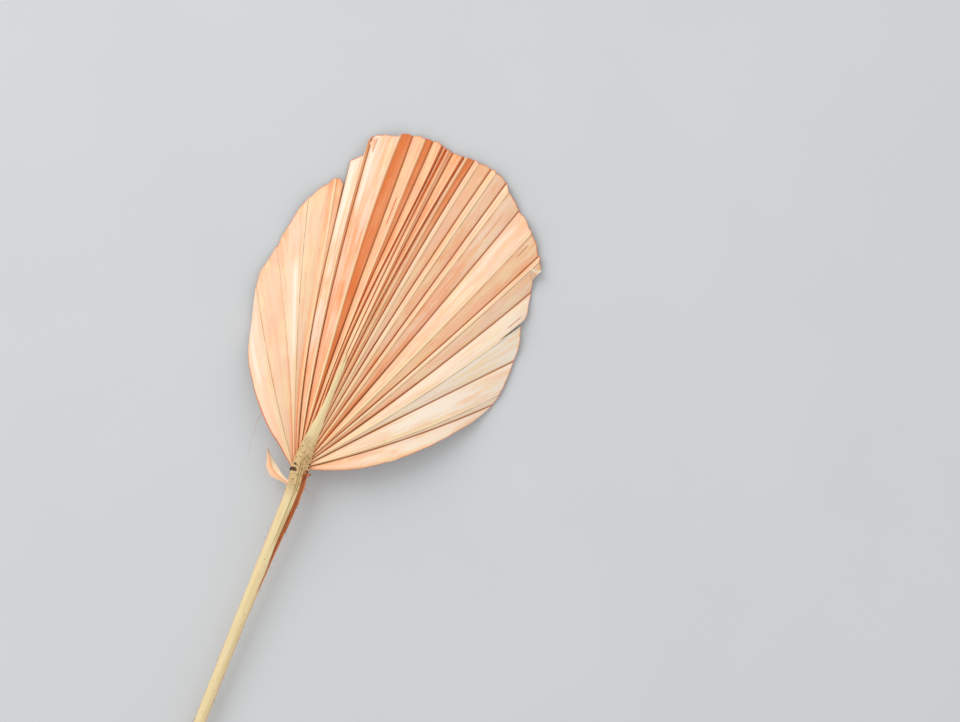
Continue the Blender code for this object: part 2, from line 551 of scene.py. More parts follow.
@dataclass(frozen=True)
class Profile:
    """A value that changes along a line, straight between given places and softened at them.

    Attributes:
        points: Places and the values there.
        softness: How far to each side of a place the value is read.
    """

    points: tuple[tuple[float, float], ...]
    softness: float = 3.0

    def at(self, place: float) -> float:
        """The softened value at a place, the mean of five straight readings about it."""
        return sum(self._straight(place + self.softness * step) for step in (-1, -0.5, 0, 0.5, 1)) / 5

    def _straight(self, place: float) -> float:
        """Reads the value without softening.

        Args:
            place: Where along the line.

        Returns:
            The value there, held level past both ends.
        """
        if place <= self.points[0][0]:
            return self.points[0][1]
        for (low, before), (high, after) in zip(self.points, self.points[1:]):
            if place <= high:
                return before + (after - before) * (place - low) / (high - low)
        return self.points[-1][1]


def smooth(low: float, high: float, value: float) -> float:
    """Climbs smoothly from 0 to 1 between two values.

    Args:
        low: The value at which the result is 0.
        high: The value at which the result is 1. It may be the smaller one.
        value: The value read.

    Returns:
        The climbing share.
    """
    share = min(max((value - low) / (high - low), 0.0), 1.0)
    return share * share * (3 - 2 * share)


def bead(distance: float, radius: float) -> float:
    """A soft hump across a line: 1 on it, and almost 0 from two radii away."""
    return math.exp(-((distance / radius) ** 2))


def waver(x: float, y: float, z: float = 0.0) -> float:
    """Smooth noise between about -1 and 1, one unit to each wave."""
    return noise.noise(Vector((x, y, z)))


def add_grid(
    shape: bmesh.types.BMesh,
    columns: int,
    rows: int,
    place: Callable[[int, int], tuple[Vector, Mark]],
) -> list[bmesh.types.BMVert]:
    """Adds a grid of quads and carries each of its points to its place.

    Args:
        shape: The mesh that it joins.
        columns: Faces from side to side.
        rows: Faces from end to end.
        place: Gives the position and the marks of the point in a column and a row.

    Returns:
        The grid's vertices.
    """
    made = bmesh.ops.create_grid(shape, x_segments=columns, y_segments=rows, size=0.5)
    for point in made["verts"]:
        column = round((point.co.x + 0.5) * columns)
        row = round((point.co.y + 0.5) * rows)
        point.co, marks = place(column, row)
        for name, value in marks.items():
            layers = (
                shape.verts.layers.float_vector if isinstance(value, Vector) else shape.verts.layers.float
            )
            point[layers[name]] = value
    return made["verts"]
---
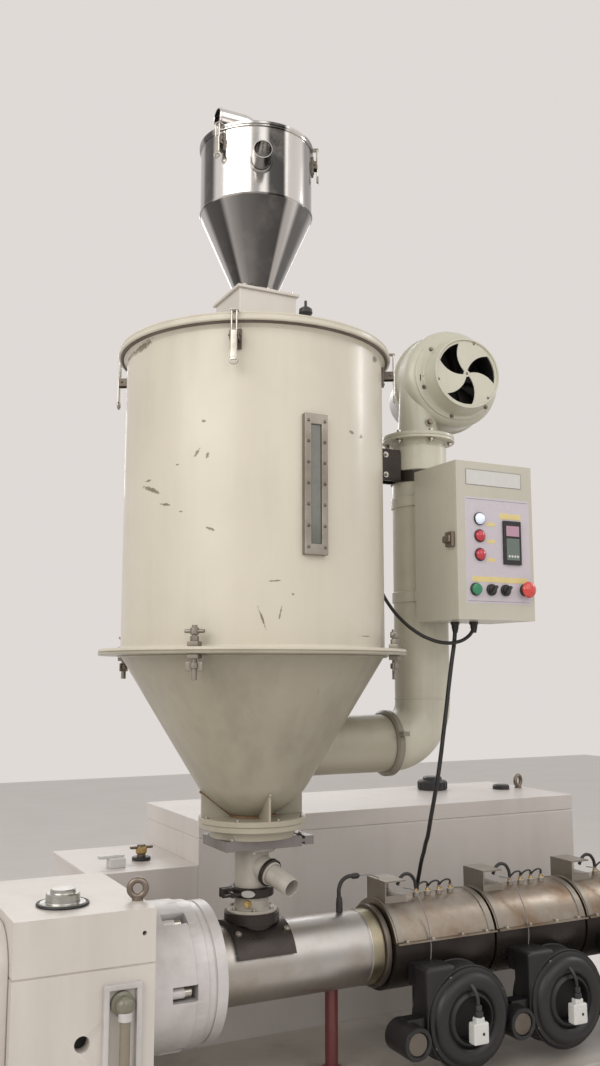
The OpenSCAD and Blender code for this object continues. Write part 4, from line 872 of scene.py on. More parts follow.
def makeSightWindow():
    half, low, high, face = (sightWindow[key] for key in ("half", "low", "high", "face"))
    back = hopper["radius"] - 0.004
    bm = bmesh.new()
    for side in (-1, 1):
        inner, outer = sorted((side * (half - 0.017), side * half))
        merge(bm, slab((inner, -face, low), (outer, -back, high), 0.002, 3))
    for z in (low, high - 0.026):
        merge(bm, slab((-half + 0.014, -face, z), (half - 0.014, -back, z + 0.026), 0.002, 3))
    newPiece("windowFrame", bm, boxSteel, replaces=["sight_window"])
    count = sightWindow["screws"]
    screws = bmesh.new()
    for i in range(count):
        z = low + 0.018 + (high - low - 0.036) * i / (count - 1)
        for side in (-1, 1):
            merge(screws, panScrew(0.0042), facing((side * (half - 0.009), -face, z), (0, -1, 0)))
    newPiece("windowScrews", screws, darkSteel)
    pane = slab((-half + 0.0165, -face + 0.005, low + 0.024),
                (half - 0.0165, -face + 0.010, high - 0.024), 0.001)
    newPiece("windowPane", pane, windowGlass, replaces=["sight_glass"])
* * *
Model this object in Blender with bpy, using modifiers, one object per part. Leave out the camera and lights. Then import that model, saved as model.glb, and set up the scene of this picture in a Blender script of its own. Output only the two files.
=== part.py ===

Problem description: From the entries above, extract only the lines running from the one containing "Continue the Blender" through the one containing "softened at them.", inclusive.

Task solution:
Continue the Blender code for this object: part 2, from line 551 of scene.py. More parts follow.
@dataclass(frozen=True)
class Profile:
    """A value that changes along a line, straight between given places and softened at them.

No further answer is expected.